WRITTEN INSTRUCTION: What is to be transcribed is the run of lines opening with the one that has "Recreate this object" and closing with the one that has "the whole set.", and only that run, exactly.

(A run of records)

-- Start --

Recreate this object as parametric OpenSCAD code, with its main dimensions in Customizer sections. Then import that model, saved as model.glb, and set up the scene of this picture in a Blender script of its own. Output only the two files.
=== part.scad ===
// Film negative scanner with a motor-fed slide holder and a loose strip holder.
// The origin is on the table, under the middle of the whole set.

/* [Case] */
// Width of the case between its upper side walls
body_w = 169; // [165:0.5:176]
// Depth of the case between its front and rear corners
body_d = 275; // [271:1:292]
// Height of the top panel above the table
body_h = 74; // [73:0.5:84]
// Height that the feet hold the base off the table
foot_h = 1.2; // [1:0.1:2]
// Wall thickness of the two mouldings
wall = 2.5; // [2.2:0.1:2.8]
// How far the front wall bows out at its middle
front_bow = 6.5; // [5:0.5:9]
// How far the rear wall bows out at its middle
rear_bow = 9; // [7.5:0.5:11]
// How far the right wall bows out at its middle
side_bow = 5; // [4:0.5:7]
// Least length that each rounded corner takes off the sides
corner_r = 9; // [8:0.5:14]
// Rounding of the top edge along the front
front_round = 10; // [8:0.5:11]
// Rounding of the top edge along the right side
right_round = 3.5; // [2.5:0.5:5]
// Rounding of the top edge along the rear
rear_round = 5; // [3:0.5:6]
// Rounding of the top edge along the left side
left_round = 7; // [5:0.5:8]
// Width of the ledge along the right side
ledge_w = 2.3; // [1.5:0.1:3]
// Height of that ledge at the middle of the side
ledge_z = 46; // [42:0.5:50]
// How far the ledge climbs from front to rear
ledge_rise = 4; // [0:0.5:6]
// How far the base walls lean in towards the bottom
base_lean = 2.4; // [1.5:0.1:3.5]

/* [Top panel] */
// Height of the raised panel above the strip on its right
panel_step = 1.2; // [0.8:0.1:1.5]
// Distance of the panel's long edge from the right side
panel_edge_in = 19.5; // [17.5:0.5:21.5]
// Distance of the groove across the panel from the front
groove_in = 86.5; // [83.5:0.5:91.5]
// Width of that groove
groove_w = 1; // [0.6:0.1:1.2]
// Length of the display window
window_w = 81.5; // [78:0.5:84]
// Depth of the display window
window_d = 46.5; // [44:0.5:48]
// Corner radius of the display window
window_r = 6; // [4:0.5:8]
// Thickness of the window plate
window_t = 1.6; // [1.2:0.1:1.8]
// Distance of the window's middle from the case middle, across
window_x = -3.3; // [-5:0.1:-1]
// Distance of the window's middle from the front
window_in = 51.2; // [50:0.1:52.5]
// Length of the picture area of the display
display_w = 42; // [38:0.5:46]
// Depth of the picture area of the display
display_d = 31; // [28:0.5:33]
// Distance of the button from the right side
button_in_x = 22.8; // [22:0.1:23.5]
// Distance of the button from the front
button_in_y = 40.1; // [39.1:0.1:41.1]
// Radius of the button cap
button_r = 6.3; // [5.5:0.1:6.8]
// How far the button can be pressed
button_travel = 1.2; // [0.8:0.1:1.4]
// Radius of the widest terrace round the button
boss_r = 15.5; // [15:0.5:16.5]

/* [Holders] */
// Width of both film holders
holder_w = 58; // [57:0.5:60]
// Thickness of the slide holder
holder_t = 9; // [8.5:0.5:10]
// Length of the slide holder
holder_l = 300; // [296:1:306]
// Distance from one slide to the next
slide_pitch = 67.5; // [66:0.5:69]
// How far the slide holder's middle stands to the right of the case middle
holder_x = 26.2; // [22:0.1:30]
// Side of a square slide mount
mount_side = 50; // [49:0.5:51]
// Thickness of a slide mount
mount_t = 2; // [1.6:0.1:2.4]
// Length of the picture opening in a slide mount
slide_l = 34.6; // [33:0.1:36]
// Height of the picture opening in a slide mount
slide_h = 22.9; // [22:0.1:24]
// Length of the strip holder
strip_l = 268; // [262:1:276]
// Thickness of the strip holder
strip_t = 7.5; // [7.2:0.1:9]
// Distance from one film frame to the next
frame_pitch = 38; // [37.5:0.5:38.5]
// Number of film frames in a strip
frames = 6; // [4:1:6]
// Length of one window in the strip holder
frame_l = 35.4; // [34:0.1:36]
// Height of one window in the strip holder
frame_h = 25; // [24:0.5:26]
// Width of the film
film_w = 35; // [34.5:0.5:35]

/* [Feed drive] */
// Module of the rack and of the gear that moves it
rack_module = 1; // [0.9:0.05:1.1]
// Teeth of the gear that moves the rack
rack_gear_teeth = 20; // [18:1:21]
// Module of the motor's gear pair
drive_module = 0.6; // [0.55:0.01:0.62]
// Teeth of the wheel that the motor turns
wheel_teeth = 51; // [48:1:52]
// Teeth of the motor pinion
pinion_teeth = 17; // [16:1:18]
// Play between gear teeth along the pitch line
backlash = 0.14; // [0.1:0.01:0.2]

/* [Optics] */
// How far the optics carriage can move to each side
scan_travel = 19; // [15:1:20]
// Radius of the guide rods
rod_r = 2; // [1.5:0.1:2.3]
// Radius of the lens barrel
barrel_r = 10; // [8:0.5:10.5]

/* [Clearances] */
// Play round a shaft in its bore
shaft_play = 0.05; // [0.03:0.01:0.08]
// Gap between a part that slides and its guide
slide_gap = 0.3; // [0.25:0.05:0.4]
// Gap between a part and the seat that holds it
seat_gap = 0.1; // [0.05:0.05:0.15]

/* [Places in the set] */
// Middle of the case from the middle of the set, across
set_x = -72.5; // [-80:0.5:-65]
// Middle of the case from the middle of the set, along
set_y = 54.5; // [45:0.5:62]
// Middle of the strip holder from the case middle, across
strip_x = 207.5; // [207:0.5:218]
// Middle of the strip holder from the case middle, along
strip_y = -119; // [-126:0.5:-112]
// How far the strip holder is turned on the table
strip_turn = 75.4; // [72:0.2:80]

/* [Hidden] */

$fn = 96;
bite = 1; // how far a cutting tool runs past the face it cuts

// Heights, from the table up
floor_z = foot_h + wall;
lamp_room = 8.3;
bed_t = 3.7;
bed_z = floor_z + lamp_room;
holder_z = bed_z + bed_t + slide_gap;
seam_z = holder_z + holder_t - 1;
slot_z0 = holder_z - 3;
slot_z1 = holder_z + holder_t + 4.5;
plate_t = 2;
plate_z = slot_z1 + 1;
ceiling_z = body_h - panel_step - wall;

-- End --
-- Start --

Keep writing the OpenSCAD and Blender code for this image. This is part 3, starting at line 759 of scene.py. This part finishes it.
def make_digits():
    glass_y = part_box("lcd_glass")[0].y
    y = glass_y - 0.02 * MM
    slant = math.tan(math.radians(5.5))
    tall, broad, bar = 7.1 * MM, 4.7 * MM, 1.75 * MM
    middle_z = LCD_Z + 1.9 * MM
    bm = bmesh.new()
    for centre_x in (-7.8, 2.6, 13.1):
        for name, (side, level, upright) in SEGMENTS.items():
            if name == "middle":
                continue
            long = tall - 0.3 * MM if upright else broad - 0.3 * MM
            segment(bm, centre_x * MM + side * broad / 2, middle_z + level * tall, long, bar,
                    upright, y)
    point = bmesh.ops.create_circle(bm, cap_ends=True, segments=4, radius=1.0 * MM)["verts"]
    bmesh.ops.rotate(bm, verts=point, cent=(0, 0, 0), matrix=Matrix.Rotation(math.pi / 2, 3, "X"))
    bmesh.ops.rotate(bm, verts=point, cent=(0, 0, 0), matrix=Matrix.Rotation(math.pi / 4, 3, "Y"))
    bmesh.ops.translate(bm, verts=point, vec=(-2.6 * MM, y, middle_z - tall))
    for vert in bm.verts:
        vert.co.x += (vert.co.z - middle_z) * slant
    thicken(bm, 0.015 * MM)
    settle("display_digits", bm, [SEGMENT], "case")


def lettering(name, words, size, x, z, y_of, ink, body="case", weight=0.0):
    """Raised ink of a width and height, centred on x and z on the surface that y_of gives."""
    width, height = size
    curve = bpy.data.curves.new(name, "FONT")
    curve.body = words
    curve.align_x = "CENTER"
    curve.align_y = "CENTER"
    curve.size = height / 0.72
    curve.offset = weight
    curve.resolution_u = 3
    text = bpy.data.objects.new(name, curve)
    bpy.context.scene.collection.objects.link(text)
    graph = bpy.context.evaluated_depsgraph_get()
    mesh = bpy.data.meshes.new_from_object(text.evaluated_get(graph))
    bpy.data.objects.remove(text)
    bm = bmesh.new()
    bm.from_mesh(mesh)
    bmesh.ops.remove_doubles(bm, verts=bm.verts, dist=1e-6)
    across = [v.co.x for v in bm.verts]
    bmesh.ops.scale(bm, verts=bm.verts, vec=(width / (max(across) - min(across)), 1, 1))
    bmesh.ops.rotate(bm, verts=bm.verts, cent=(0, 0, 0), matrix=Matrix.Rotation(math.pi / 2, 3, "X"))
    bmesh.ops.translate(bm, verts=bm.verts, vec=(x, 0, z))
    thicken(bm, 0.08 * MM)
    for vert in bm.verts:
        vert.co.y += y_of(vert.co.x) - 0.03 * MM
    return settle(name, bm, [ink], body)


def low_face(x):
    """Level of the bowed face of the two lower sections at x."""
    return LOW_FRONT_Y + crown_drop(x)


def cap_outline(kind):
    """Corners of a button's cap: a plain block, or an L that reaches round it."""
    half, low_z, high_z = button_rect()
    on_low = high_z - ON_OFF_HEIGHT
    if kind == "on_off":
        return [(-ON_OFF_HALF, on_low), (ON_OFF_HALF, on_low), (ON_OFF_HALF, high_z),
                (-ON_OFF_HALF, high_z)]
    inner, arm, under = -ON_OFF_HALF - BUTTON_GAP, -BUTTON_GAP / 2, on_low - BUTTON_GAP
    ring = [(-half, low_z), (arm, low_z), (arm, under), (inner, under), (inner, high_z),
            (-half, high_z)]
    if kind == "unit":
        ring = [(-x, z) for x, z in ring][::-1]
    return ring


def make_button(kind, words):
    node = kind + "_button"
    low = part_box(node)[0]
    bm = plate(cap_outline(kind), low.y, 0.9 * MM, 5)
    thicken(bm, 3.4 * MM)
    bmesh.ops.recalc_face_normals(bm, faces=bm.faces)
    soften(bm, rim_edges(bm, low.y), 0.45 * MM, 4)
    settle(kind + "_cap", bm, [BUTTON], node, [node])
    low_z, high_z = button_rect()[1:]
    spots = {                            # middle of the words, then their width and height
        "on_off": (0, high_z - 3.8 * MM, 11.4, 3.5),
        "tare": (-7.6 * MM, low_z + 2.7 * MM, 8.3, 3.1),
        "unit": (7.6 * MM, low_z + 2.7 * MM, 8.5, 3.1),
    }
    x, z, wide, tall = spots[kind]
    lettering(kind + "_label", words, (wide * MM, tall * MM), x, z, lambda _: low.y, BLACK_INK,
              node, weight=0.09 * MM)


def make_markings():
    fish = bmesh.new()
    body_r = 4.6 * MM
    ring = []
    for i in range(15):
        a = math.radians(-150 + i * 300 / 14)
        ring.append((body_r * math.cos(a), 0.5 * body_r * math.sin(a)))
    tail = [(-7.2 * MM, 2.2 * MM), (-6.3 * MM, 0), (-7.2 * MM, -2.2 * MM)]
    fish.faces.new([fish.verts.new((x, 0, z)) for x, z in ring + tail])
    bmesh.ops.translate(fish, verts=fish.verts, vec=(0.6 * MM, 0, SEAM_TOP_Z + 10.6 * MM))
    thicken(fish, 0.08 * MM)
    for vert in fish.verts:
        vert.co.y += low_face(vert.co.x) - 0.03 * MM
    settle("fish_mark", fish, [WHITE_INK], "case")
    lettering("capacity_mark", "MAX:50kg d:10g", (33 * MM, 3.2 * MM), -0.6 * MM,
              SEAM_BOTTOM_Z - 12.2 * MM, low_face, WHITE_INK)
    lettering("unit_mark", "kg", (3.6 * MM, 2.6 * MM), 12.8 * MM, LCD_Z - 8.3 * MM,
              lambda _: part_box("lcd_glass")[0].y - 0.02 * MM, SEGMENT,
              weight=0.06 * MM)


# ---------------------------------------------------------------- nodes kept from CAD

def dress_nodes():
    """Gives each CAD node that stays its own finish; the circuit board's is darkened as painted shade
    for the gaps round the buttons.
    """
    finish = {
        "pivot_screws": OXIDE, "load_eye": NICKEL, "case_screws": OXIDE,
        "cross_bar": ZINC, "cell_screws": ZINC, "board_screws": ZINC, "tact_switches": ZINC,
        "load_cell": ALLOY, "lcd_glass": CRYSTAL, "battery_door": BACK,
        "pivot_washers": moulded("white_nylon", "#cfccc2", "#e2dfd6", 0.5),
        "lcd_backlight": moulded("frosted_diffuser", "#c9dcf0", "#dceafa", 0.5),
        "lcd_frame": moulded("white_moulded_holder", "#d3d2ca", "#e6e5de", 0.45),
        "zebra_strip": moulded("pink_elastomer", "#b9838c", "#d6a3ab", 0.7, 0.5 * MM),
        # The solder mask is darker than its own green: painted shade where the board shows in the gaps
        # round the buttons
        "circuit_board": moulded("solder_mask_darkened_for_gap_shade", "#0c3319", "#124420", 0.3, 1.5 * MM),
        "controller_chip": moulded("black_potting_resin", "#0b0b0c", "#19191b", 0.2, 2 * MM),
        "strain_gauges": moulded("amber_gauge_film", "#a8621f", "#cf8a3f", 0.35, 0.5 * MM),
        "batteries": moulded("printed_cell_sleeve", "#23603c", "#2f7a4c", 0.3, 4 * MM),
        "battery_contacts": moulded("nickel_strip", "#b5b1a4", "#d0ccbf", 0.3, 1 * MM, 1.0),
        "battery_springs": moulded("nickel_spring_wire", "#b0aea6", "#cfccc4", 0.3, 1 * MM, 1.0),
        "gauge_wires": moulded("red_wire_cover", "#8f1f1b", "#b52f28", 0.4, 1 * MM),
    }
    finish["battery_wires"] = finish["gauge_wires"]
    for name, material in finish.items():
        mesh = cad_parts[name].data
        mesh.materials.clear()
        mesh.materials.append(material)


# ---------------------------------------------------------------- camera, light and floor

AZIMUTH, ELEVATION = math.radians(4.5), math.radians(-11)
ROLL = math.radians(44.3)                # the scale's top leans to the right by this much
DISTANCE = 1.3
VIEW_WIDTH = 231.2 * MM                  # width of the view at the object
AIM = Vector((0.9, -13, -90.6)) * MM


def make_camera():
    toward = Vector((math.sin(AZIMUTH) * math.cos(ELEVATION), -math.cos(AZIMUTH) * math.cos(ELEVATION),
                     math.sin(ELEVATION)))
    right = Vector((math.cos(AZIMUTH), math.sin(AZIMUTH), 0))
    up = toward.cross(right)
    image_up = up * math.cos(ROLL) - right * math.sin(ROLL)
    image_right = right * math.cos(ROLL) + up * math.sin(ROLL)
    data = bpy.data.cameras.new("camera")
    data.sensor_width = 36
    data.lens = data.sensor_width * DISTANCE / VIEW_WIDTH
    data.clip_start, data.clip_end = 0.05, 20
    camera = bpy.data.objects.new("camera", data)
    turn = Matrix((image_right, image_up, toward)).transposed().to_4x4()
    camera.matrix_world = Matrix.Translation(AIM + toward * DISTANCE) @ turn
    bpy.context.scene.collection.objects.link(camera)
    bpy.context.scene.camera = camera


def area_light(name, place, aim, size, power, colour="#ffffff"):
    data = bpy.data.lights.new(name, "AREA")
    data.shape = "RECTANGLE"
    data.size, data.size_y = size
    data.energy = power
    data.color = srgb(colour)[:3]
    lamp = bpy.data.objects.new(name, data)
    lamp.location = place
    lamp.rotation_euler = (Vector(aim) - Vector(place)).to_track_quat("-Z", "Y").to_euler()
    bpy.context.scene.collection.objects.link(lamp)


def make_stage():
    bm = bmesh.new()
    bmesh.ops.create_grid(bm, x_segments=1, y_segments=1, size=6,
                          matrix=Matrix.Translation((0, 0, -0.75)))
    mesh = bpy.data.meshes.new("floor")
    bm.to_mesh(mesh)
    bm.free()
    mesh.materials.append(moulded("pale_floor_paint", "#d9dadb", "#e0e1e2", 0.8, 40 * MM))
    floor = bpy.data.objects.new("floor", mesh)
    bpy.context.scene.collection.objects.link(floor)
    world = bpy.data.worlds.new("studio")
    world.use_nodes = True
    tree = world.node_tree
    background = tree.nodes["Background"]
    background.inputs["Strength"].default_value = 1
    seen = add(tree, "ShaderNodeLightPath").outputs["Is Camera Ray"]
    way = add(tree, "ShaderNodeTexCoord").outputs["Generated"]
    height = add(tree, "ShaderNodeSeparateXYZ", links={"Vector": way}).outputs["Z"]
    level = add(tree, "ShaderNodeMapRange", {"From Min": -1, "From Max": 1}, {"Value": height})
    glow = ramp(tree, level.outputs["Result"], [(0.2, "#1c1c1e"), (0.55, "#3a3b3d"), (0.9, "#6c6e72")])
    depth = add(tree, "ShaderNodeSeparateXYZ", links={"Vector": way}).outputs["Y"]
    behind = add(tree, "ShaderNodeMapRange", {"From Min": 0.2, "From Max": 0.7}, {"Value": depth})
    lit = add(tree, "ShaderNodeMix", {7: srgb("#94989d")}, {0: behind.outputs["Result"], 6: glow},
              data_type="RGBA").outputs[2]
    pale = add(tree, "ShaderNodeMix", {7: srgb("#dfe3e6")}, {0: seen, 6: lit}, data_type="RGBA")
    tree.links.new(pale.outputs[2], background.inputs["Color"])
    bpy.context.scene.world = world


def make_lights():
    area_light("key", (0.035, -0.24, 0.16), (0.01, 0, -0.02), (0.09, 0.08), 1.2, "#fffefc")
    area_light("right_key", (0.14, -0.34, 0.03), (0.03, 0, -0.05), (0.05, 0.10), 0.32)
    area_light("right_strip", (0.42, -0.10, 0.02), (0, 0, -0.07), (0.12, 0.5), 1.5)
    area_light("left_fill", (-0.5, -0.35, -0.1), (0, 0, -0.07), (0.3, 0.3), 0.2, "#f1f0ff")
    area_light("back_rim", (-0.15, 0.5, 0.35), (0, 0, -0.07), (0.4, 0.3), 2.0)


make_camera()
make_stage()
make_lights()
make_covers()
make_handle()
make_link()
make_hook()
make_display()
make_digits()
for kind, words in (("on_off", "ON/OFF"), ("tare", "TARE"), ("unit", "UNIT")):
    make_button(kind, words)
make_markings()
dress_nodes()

-- End --
-- Start --

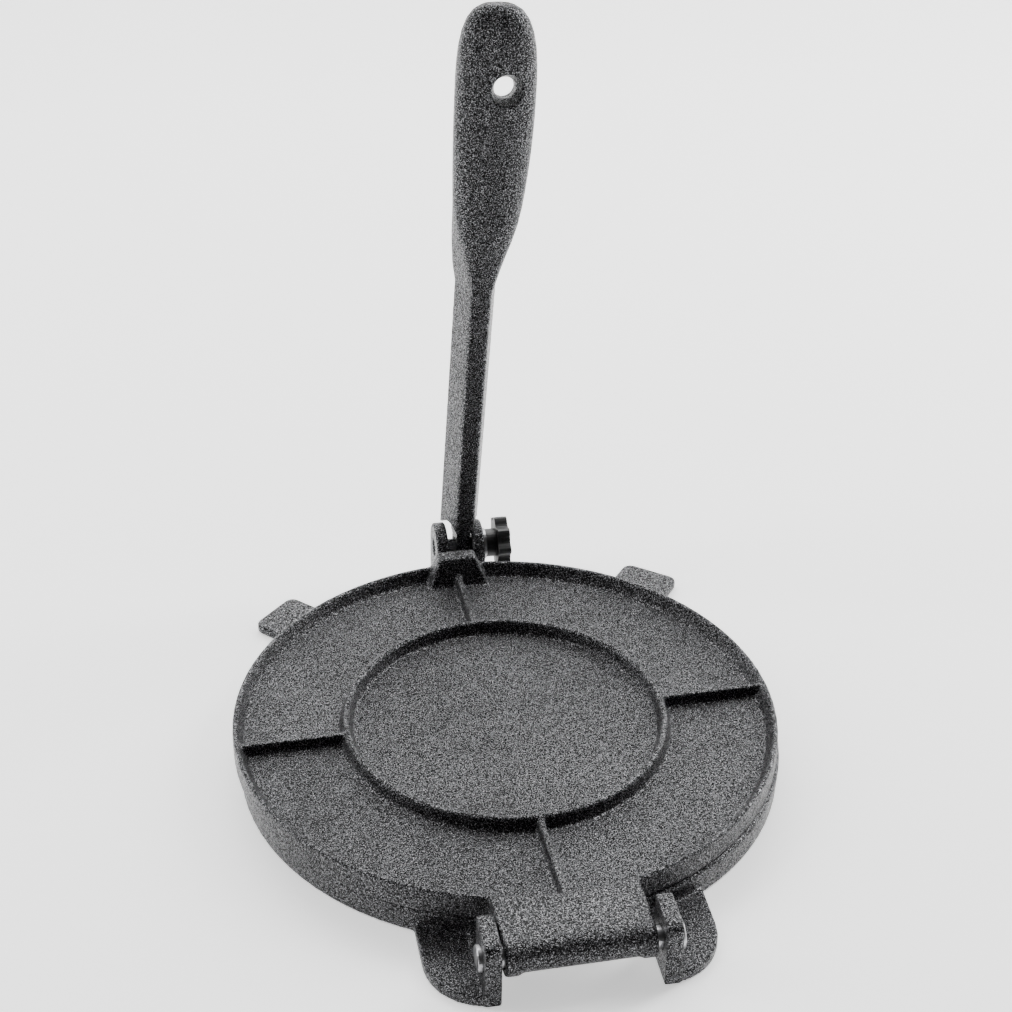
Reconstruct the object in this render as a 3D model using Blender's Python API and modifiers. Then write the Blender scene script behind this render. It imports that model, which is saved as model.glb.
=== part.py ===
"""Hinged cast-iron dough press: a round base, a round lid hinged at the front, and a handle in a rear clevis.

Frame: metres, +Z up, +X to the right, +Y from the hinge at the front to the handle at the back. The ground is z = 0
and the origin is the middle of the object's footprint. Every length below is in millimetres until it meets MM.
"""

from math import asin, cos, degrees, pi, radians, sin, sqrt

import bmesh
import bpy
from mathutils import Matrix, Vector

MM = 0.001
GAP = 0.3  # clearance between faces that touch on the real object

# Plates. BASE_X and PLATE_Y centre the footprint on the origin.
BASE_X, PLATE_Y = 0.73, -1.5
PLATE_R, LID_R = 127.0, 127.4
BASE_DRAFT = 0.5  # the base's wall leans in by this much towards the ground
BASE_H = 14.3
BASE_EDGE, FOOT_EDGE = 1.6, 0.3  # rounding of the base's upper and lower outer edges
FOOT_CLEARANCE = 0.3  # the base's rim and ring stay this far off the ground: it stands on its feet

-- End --

ANSWER TO THE EXERCISE:
Recreate this object as parametric OpenSCAD code, with its main dimensions in Customizer sections. Then import that model, saved as model.glb, and set up the scene of this picture in a Blender script of its own. Output only the two files.
=== part.scad ===
// Film negative scanner with a motor-fed slide holder and a loose strip holder.
// The origin is on the table, under the middle of the whole set.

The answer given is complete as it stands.